Libel – social media – meaning – justification – publication
D, who was the ex-wife of C, was ‘friends’ on Facebook with C’s new partner. D had commented on a status on the partner’s Facebook wall, and during an exchange of further ‘comments’ the words complained of had been posted. The status and comments were visible to the new partner’s Facebook friends.
Mitting J, the judge at first instance, had found that D was liable for the publication of the words, that they were defamatory, and the overall effect was that C was a dangerous man. As part of the meaning the judge had found that when D said that C “tried to strangle me” the ordinary reasonable reader would have understood the words to mean that he had attempted to kill her. D appealed.
Dismissing the appeal:
Sharp LJ brought publication occurring on social media firmly into the well-settled common law approach: there being no difference between an electronic ‘notice board’, in this case a Facebook wall, and a physical one.

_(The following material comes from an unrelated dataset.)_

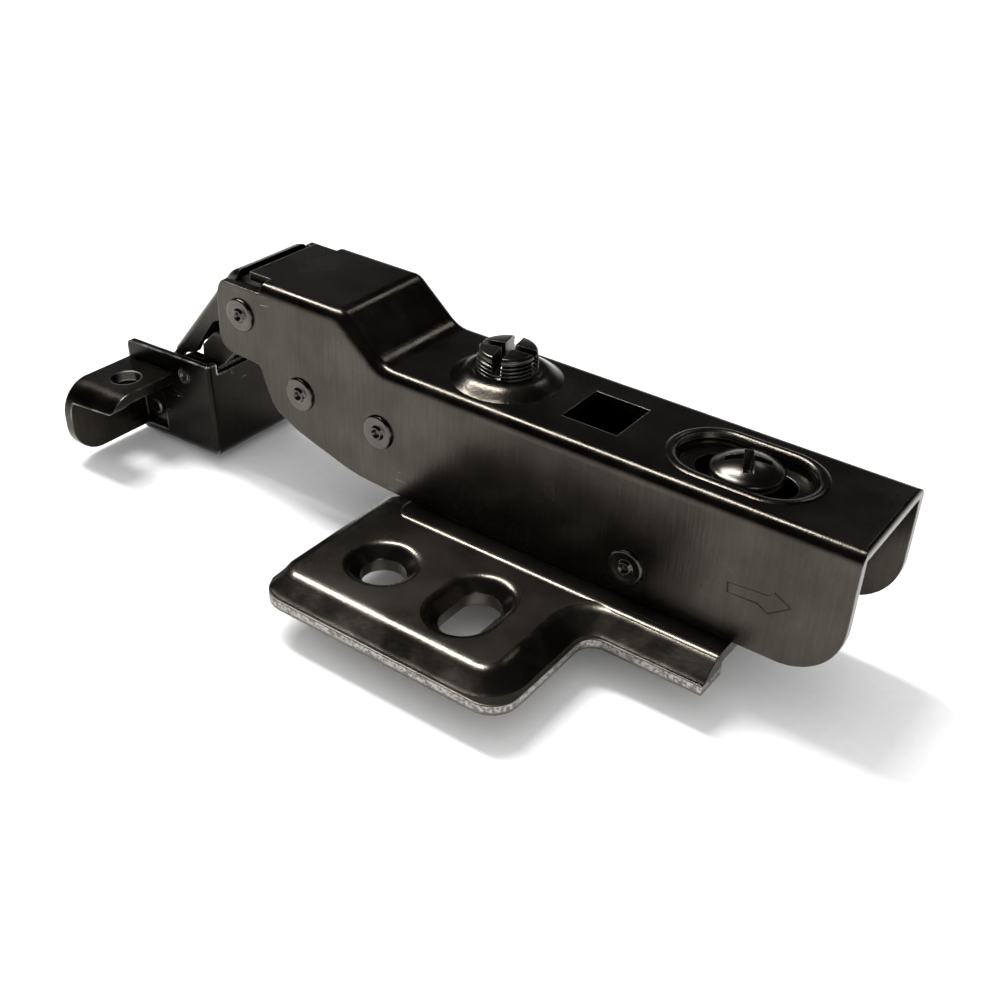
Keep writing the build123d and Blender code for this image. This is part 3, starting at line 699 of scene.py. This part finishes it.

D sought to characterise the comments as republications because they were appended to a third party’s status (who could restrict access to the status or take the comments down). D relied upon the obiter remarks of Laws LJ (as he was then) in Terluk v Berezovsky (No. 2) [2011] EWCA Civ 1534 at [28], which stated that liability for a republication should arise from “knowing or deliberate action”. Alternatively, D asked for the court to apply a test based on negligence. Sharp LJ rejected this argument, and comparison to the Turluk case was considered to be “inapt” by Sir John Laws.
This case makes clear that the test of liability for publication should not be the same as republication, and that the distinction drawn properly reflects the difference between the two situations. In particular, it was considered that it was not at all unjust to require a defendant to establish that care is taken to confine a publication to its intended target.